● Objective: Write out all the data again, exactly as it stands.

● Raw data:
□ □ □ □ □ □ □

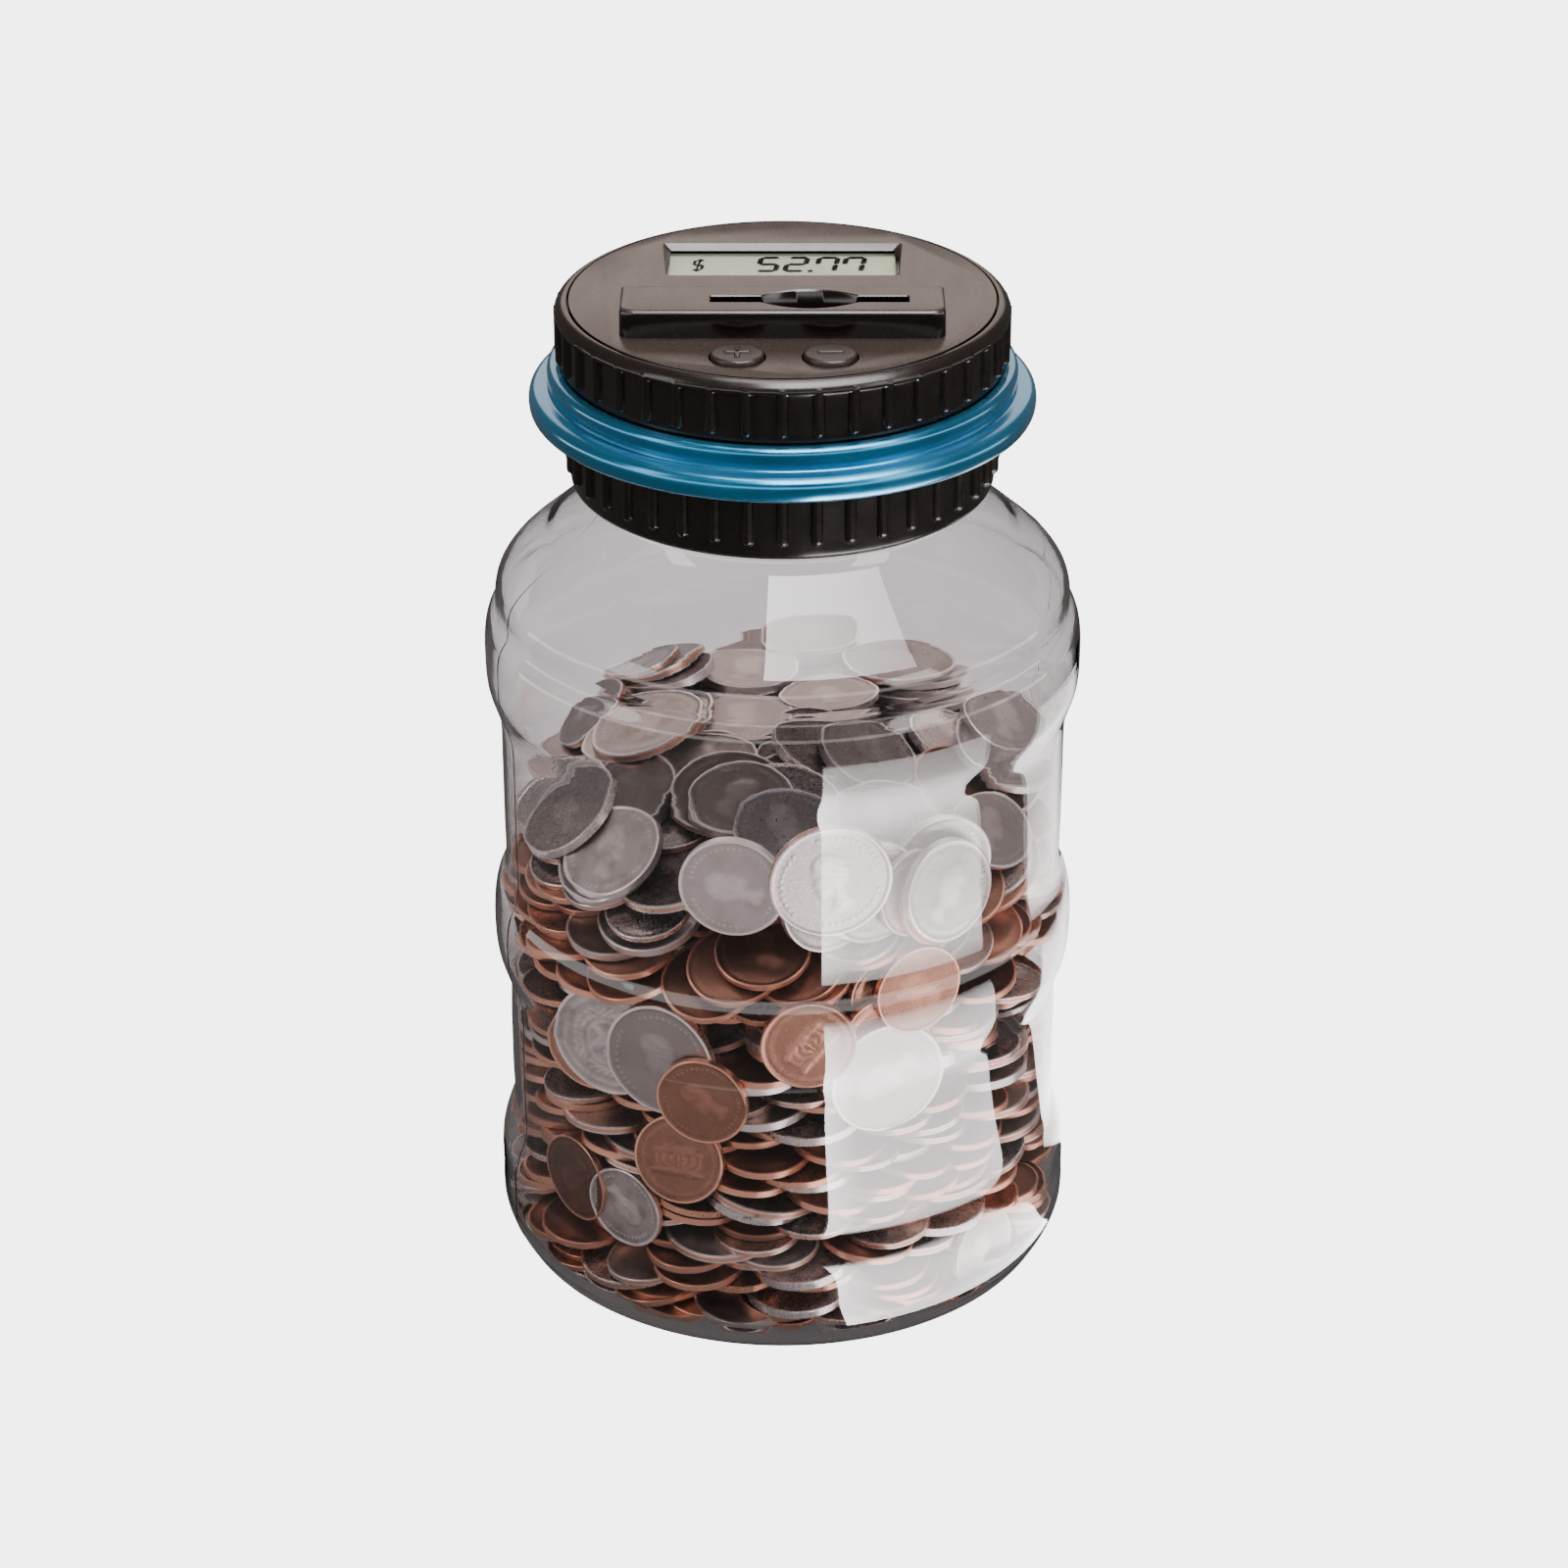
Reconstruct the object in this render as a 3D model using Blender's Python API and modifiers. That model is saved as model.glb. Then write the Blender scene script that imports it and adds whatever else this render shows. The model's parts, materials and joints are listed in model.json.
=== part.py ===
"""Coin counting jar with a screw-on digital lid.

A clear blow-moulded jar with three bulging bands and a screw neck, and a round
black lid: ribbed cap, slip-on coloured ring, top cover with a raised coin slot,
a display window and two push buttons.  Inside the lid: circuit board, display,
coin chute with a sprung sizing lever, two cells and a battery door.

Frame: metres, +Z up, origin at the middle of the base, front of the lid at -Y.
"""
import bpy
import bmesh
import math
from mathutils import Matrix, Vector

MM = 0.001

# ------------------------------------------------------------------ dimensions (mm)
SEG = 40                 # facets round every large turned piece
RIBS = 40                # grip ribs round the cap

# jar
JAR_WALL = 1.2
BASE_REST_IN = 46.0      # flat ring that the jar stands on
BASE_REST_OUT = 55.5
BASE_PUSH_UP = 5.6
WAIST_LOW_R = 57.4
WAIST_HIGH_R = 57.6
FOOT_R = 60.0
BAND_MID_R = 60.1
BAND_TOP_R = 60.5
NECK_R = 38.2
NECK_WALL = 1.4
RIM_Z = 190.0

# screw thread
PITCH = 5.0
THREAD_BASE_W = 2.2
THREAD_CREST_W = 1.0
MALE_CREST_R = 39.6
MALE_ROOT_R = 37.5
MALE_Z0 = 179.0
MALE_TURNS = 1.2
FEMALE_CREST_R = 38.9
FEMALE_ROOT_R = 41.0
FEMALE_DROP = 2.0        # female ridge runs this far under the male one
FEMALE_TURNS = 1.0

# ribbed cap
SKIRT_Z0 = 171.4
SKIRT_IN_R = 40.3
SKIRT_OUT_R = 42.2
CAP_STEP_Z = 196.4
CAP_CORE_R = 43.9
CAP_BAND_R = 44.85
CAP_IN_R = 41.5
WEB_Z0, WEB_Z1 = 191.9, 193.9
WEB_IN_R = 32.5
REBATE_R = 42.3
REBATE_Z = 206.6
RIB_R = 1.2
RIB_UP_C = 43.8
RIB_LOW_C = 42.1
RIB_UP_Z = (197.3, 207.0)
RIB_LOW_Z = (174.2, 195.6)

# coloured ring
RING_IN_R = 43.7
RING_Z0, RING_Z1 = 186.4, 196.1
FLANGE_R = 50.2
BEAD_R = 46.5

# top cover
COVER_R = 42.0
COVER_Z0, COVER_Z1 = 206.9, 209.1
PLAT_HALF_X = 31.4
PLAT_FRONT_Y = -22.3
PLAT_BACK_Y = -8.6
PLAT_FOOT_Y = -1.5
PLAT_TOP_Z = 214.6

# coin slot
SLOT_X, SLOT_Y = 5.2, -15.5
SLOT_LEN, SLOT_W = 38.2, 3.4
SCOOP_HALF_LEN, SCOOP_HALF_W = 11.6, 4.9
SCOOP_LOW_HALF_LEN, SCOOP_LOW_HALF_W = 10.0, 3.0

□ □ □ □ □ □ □

● Answer to the task:
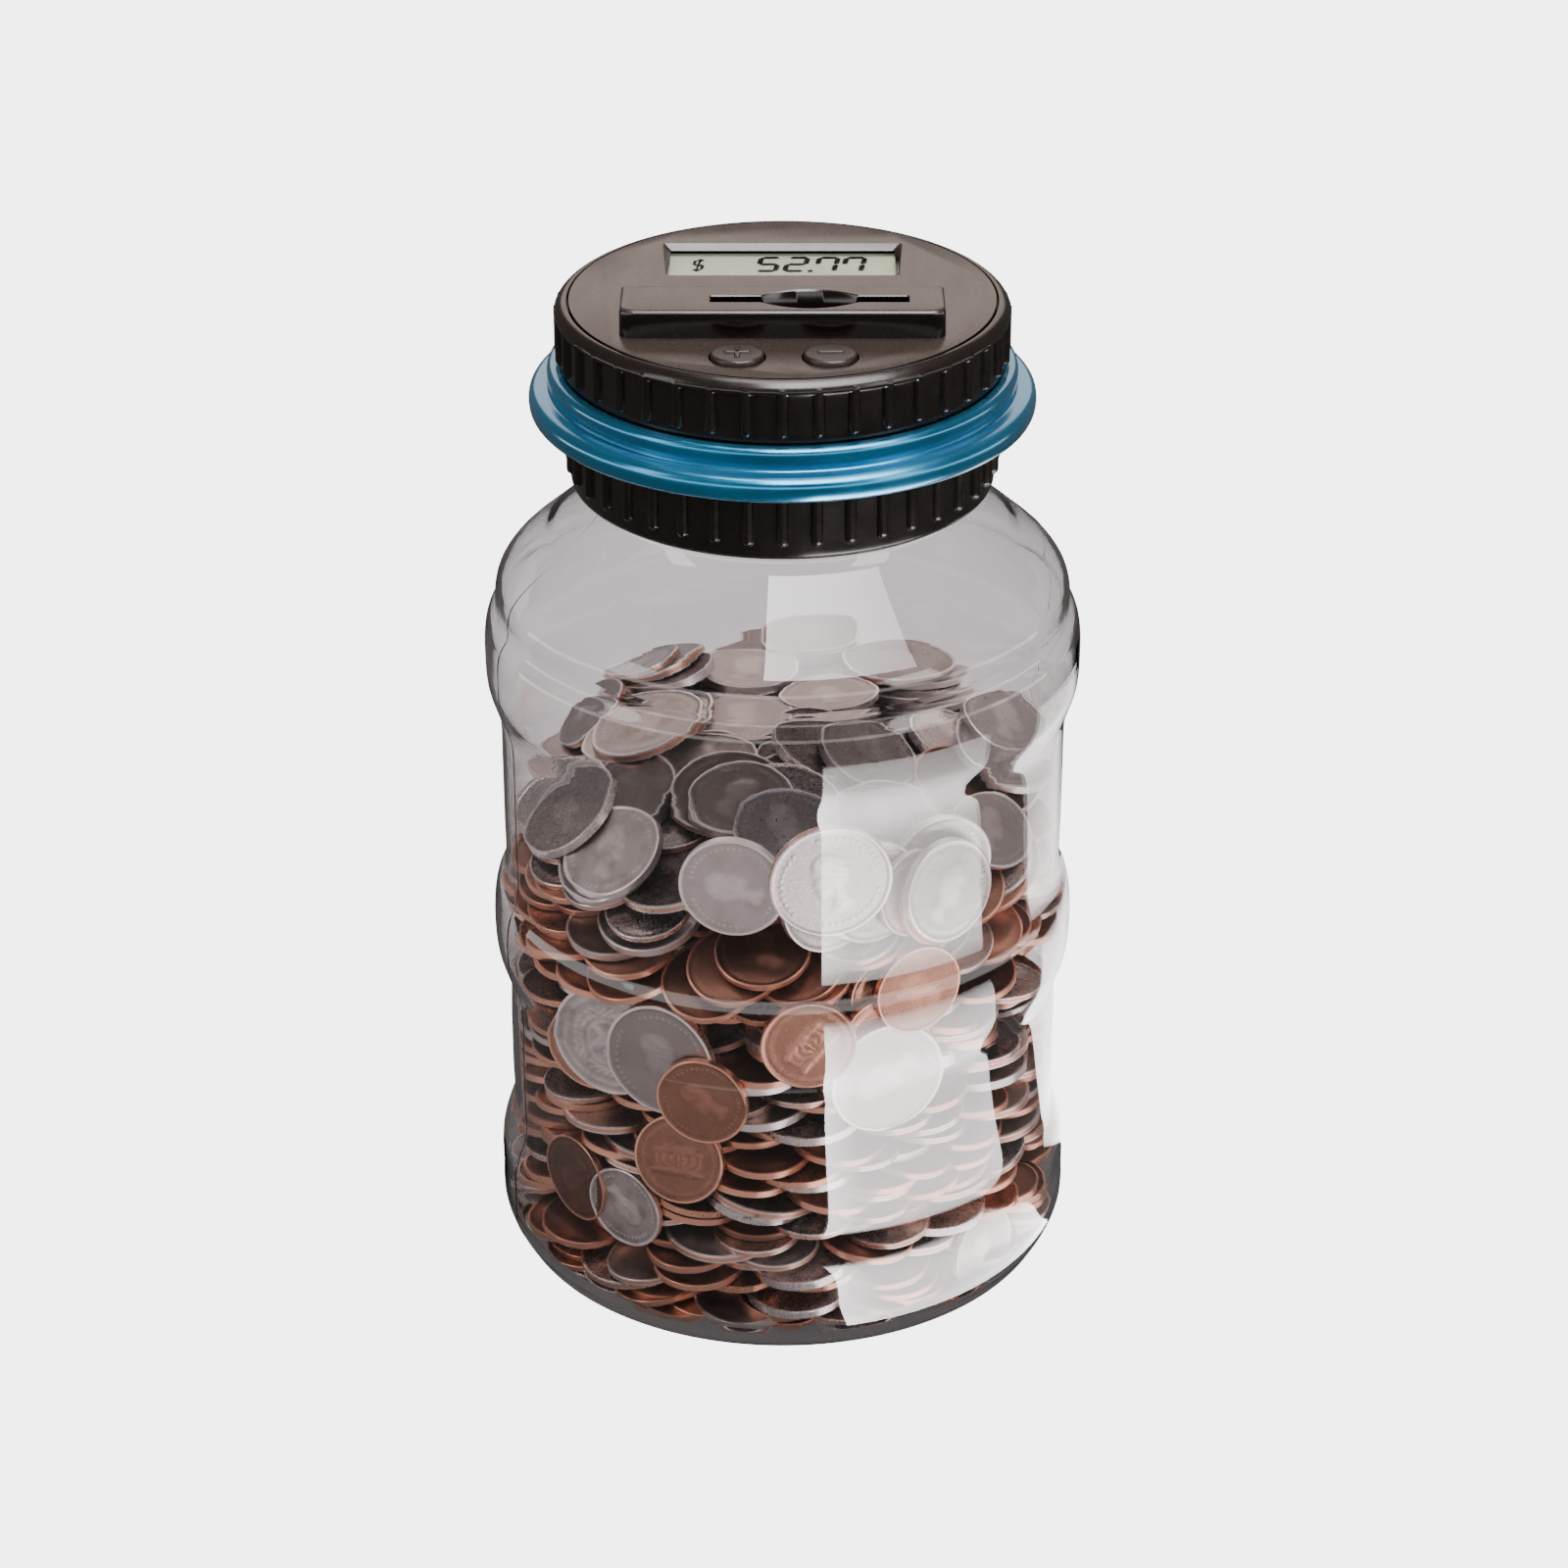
Reconstruct the object in this render as a 3D model using Blender's Python API and modifiers. That model is saved as model.glb. Then write the Blender scene script that imports it and adds whatever else this render shows. The model's parts, materials and joints are listed in model.json.
=== part.py ===
"""Coin counting jar with a screw-on digital lid.

A clear blow-moulded jar with three bulging bands and a screw neck, and a round
black lid: ribbed cap, slip-on coloured ring, top cover with a raised coin slot,
a display window and two push buttons.  Inside the lid: circuit board, display,
coin chute with a sprung sizing lever, two cells and a battery door.

Frame: metres, +Z up, origin at the middle of the base, front of the lid at -Y.
"""
import bpy
import bmesh
import math
from mathutils import Matrix, Vector

MM = 0.001

# ------------------------------------------------------------------ dimensions (mm)
SEG = 40                 # facets round every large turned piece
RIBS = 40                # grip ribs round the cap

# jar
JAR_WALL = 1.2
BASE_REST_IN = 46.0      # flat ring that the jar stands on
BASE_REST_OUT = 55.5
BASE_PUSH_UP = 5.6
WAIST_LOW_R = 57.4
WAIST_HIGH_R = 57.6
FOOT_R = 60.0
BAND_MID_R = 60.1
BAND_TOP_R = 60.5
NECK_R = 38.2
NECK_WALL = 1.4
RIM_Z = 190.0

# screw thread
PITCH = 5.0
THREAD_BASE_W = 2.2
THREAD_CREST_W = 1.0
MALE_CREST_R = 39.6
MALE_ROOT_R = 37.5
MALE_Z0 = 179.0
MALE_TURNS = 1.2
FEMALE_CREST_R = 38.9
FEMALE_ROOT_R = 41.0
FEMALE_DROP = 2.0        # female ridge runs this far under the male one
FEMALE_TURNS = 1.0

# ribbed cap
SKIRT_Z0 = 171.4
SKIRT_IN_R = 40.3
SKIRT_OUT_R = 42.2
CAP_STEP_Z = 196.4
CAP_CORE_R = 43.9
CAP_BAND_R = 44.85
CAP_IN_R = 41.5
WEB_Z0, WEB_Z1 = 191.9, 193.9
WEB_IN_R = 32.5
REBATE_R = 42.3
REBATE_Z = 206.6
RIB_R = 1.2
RIB_UP_C = 43.8
RIB_LOW_C = 42.1
RIB_UP_Z = (197.3, 207.0)
RIB_LOW_Z = (174.2, 195.6)

# coloured ring
RING_IN_R = 43.7
RING_Z0, RING_Z1 = 186.4, 196.1
FLANGE_R = 50.2
BEAD_R = 46.5

# top cover
COVER_R = 42.0
COVER_Z0, COVER_Z1 = 206.9, 209.1
PLAT_HALF_X = 31.4
PLAT_FRONT_Y = -22.3
PLAT_BACK_Y = -8.6
PLAT_FOOT_Y = -1.5
PLAT_TOP_Z = 214.6

# coin slot
SLOT_X, SLOT_Y = 5.2, -15.5
SLOT_LEN, SLOT_W = 38.2, 3.4
SCOOP_HALF_LEN, SCOOP_HALF_W = 11.6, 4.9
SCOOP_LOW_HALF_LEN, SCOOP_LOW_HALF_W = 10.0, 3.0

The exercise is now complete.